Uncertainty continued to be a key driver of financial market sentiment and bond yields remained relatively volatile due to concerns over elevated inflation and higher interest rates, as well as the likelihood of the UK entering a recession and for how long the Bank of England would continue to tighten monetary policy. Towards the end of the period, fears around the health of the banking system following the collapse of Silicon Valley Bank in the US and purchase of Credit Suisse by UBS caused further volatility.

 

Borrowing Overview

The borrowing of the Fire Authority had remained unchanged at £2m. The loans were taken out with the Public Loans Works Board (PWLB) in 2007 when the base rate was 5.75%; with 3 loan amounts, maturity dates and respective interest rates set out in the report.  The total interest paid on borrowing was £90k which equated to an average interest rate of 4.49%. 

 

The current capital programme had no requirement to be financed from borrowing until 2026/27 and the debt related to earlier years' capital programmes.  While the borrowing was above its Capital Financing Requirement (CFR), which was the underlying need to borrow for capital purposes, this was because the Fire Authority had a policy of setting aside monies in the form of statutory and voluntary minimum revenue provision (MRP) in order to repay debt as it matured or to make an early repayment.  Consideration had been given to repaying the £2m but the penalties incurred on repaying the loans early would incur a penalty cost (referred to as a premium cost).  The penalty fluctuated with PWLB repayment rates but at the end of the financial year it was estimated the penalty would be £0.220m.  Also, any early repayment meant that cash balances available for investment would be reduced and hence interest receivable would also be reduced.  It was estimated that if interest rate on investments were at 3.3% over the remaining period of the loan, then repaying the loans during 2022/23 would be broadly neutral.  It was concluded that the repayment was not considered to be financially beneficial at the time.  The Chair, CC O’Toole commented that with interest rates going up this needed careful monitoring.  In response to a question raised by Cllr Baker, the Director of Corporate Services advised that interest and investment rates were routinely monitored frequently and as changes occurred.

 

Investments

Both the Chartered Institute of Public Finance and Accountancy (CIPFA) Code and the Ministry of Housing, Communities and Local Government (MHCLG) Guidance required the Authority to invest its funds prudently, and to have regard to the security and liquidity of its investments before seeking the highest rate of return, or yield. Throughout the year when investing money, the key aim was to strike an appropriate balance between risk and return.

 

In order to reduce credit risk to the Authority, Lancashire County Council (LCC) (credit rating by Moodys Aa3) was the main counterparty for the Authority's investments via the operation of a call account. However, the Treasury Management Strategy did permit investment with other counterparties which were considered to represent a low credit risk, including other local authorities. During the year the total cash held by the Authority had been positive with the highest balance being £46.8m and the lowest £26.7m.

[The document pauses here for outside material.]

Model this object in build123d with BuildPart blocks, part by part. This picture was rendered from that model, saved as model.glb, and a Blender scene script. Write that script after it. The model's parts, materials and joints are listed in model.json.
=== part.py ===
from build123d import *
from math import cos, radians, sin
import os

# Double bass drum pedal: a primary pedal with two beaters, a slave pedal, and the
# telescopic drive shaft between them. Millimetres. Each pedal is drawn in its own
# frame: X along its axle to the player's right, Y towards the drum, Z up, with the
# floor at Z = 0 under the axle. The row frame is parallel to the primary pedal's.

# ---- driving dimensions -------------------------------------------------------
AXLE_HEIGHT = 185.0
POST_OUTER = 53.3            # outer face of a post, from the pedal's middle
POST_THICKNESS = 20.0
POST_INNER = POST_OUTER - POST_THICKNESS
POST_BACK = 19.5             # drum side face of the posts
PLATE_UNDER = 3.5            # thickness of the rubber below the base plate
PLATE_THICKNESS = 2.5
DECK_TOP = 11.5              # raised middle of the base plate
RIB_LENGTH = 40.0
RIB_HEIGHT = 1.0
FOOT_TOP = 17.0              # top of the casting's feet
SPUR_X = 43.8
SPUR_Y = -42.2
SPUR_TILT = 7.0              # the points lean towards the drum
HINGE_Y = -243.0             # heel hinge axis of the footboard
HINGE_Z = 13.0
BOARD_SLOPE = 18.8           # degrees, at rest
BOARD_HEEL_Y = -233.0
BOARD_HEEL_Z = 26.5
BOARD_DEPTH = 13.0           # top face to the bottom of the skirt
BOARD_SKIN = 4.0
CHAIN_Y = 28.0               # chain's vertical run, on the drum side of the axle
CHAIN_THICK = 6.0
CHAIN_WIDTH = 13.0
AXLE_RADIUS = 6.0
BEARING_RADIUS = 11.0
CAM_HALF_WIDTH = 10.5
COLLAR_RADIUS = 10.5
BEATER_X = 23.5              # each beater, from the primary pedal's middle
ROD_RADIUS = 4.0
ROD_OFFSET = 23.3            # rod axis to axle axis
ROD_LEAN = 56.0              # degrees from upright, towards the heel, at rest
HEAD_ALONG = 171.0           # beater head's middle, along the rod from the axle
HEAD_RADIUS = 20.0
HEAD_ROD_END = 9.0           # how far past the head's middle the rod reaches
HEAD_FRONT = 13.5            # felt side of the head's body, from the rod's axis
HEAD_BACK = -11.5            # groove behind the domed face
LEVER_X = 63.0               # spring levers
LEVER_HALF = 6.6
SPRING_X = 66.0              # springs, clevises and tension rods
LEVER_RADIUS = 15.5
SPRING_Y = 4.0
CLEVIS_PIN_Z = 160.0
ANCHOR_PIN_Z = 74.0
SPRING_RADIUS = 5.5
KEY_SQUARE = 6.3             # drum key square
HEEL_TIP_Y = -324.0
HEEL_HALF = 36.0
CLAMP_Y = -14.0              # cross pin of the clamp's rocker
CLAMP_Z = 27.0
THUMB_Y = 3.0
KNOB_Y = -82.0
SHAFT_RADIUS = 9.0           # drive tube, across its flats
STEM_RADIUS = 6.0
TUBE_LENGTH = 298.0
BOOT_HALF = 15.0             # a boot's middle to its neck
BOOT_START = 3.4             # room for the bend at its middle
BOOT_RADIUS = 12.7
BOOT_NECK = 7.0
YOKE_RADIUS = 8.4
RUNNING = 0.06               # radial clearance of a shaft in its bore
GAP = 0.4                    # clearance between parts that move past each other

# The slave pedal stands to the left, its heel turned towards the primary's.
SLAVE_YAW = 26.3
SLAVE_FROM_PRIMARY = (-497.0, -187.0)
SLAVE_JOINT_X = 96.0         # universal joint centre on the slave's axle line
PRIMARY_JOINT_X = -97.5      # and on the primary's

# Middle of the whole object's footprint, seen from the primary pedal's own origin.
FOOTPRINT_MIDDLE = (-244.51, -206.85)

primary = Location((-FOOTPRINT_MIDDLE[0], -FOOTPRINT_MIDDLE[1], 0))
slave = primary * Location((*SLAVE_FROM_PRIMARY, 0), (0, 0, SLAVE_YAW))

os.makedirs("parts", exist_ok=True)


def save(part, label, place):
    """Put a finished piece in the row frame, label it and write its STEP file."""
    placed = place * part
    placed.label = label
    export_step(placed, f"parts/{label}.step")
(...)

For the monies invested with Lancashire County Council the range was £41.8m to £16.6m. 

 

By placing monies in longer term fixed rate investments, it was anticipated a higher level of interest would be earned.  However, having fixed term deals did reduce the liquidity of the investment portfolio and therefore there was a limit to the amount that was advised be tied up in long term deals.  At the year-end fixed investments of £15m were in place.  During the year two fixed term investments had matured and two new investments were made.  The table on page 13 of the agenda pack showed the interest earned on fixed term investments in 2022/23. 

 

The call account provided by LCC paid the base rate throughout 2022/23.  Each working day the balance on the Authority’s current account was invested in this to ensure that the interest received on surplus balances was maximised.  The average balance in this account during the year was £26.6m earning interest of £0.586m.

 

The overall interest earned during this period was £0.837m at a rate of 2.28% which was comparable with the benchmark 7-day index (Sterling Overnight rate 7?day rate) which averaged 2.30% over the same period.

 

All of these investments were made in accordance with the current Treasury Management Strategy and the CIPFA treasury management code of practice.

 

Cash flow and interest rates continued to be monitored by the Director of Corporate Services and the County Council's treasury management team, and when rates were felt to be at appropriate levels further term deposits would be placed.

 

Prudential Indicators

In order to control and monitor the Authority’s treasury management functions, a number of prudential indicators were determined against which performance could be measured.  The revised indicators for 2022/23 were presented in the report alongside the actual outturn position.

 

Resolved: That the Committee noted and endorsed the outturn position report.